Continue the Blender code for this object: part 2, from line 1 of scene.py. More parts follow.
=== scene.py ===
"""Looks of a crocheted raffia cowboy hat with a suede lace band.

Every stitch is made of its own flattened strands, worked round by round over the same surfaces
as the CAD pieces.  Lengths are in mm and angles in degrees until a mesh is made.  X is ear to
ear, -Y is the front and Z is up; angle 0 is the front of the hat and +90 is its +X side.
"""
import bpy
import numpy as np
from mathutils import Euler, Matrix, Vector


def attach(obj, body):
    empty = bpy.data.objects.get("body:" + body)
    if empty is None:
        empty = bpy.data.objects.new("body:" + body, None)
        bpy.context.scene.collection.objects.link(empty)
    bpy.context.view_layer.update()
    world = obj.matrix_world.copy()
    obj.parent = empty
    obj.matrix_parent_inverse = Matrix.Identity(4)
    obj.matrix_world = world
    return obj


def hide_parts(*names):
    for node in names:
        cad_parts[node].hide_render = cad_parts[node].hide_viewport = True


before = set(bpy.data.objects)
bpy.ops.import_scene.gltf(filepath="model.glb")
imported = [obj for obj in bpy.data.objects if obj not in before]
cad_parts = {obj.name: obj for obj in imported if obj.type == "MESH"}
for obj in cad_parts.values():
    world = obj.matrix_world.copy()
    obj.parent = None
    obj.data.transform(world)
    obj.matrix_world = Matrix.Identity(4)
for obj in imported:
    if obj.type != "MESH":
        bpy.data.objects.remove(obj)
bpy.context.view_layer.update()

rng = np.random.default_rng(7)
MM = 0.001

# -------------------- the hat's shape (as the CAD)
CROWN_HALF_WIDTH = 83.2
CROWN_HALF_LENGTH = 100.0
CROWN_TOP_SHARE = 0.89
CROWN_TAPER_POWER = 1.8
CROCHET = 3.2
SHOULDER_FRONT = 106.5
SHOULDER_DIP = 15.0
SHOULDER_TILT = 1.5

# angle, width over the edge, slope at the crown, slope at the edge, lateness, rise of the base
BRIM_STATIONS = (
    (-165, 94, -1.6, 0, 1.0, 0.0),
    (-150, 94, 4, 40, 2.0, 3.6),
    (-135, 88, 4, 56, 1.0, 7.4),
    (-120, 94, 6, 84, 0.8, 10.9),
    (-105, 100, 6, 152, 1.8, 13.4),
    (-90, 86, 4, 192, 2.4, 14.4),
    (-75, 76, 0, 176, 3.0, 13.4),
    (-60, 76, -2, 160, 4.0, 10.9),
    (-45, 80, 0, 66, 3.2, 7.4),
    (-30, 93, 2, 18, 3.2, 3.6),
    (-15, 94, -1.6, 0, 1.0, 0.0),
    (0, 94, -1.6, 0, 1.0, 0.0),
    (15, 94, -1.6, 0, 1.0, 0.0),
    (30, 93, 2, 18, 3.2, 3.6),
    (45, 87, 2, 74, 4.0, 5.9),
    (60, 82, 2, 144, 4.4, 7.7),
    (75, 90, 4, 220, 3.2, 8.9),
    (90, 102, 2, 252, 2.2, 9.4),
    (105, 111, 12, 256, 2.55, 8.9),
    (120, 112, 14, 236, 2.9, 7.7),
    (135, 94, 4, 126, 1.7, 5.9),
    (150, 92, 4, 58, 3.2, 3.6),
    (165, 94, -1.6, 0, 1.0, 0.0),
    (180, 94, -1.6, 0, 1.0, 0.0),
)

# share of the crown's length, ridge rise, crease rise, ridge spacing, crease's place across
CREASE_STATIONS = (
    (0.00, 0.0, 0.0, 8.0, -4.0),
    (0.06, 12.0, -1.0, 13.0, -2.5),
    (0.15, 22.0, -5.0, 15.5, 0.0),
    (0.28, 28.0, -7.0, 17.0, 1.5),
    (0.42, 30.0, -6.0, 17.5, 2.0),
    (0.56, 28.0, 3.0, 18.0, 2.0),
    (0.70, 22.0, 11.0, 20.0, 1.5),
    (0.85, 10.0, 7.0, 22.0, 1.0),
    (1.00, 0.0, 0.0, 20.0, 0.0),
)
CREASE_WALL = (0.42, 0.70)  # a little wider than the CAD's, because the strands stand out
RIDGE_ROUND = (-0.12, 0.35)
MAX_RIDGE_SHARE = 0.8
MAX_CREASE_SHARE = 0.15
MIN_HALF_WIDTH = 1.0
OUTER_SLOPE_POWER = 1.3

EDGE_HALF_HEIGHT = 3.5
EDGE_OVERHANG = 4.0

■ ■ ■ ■

**SET TASK**
Restate the data above exactly, keeping each word as it stands.

**ANSWER IN FULL**
Continue the Blender code for this object: part 2, from line 1 of scene.py. More parts follow.
=== scene.py ===
"""Looks of a crocheted raffia cowboy hat with a suede lace band.

Every stitch is made of its own flattened strands, worked round by round over the same surfaces
as the CAD pieces.  Lengths are in mm and angles in degrees until a mesh is made.  X is ear to
ear, -Y is the front and Z is up; angle 0 is the front of the hat and +90 is its +X side.
"""
import bpy
import numpy as np
from mathutils import Euler, Matrix, Vector


def attach(obj, body):
    empty = bpy.data.objects.get("body:" + body)
    if empty is None:
        empty = bpy.data.objects.new("body:" + body, None)
        bpy.context.scene.collection.objects.link(empty)
    bpy.context.view_layer.update()
    world = obj.matrix_world.copy()
    obj.parent = empty
    obj.matrix_parent_inverse = Matrix.Identity(4)
    obj.matrix_world = world
    return obj


def hide_parts(*names):
    for node in names:
        cad_parts[node].hide_render = cad_parts[node].hide_viewport = True


before = set(bpy.data.objects)
bpy.ops.import_scene.gltf(filepath="model.glb")
imported = [obj for obj in bpy.data.objects if obj not in before]
cad_parts = {obj.name: obj for obj in imported if obj.type == "MESH"}
for obj in cad_parts.values():
    world = obj.matrix_world.copy()
    obj.parent = None
    obj.data.transform(world)
    obj.matrix_world = Matrix.Identity(4)
for obj in imported:
    if obj.type != "MESH":
        bpy.data.objects.remove(obj)
bpy.context.view_layer.update()

rng = np.random.default_rng(7)
MM = 0.001

# -------------------- the hat's shape (as the CAD)
CROWN_HALF_WIDTH = 83.2
CROWN_HALF_LENGTH = 100.0
CROWN_TOP_SHARE = 0.89
CROWN_TAPER_POWER = 1.8
CROCHET = 3.2
SHOULDER_FRONT = 106.5
SHOULDER_DIP = 15.0
SHOULDER_TILT = 1.5

# angle, width over the edge, slope at the crown, slope at the edge, lateness, rise of the base
BRIM_STATIONS = (
    (-165, 94, -1.6, 0, 1.0, 0.0),
    (-150, 94, 4, 40, 2.0, 3.6),
    (-135, 88, 4, 56, 1.0, 7.4),
    (-120, 94, 6, 84, 0.8, 10.9),
    (-105, 100, 6, 152, 1.8, 13.4),
    (-90, 86, 4, 192, 2.4, 14.4),
    (-75, 76, 0, 176, 3.0, 13.4),
    (-60, 76, -2, 160, 4.0, 10.9),
    (-45, 80, 0, 66, 3.2, 7.4),
    (-30, 93, 2, 18, 3.2, 3.6),
    (-15, 94, -1.6, 0, 1.0, 0.0),
    (0, 94, -1.6, 0, 1.0, 0.0),
    (15, 94, -1.6, 0, 1.0, 0.0),
    (30, 93, 2, 18, 3.2, 3.6),
    (45, 87, 2, 74, 4.0, 5.9),
    (60, 82, 2, 144, 4.4, 7.7),
    (75, 90, 4, 220, 3.2, 8.9),
    (90, 102, 2, 252, 2.2, 9.4),
    (105, 111, 12, 256, 2.55, 8.9),
    (120, 112, 14, 236, 2.9, 7.7),
    (135, 94, 4, 126, 1.7, 5.9),
    (150, 92, 4, 58, 3.2, 3.6),
    (165, 94, -1.6, 0, 1.0, 0.0),
    (180, 94, -1.6, 0, 1.0, 0.0),
)

# share of the crown's length, ridge rise, crease rise, ridge spacing, crease's place across
CREASE_STATIONS = (
    (0.00, 0.0, 0.0, 8.0, -4.0),
    (0.06, 12.0, -1.0, 13.0, -2.5),
    (0.15, 22.0, -5.0, 15.5, 0.0),
    (0.28, 28.0, -7.0, 17.0, 1.5),
    (0.42, 30.0, -6.0, 17.5, 2.0),
    (0.56, 28.0, 3.0, 18.0, 2.0),
    (0.70, 22.0, 11.0, 20.0, 1.5),
    (0.85, 10.0, 7.0, 22.0, 1.0),
    (1.00, 0.0, 0.0, 20.0, 0.0),
)
CREASE_WALL = (0.42, 0.70)  # a little wider than the CAD's, because the strands stand out
RIDGE_ROUND = (-0.12, 0.35)
MAX_RIDGE_SHARE = 0.8
MAX_CREASE_SHARE = 0.15
MIN_HALF_WIDTH = 1.0
OUTER_SLOPE_POWER = 1.3

EDGE_HALF_HEIGHT = 3.5
EDGE_OVERHANG = 4.0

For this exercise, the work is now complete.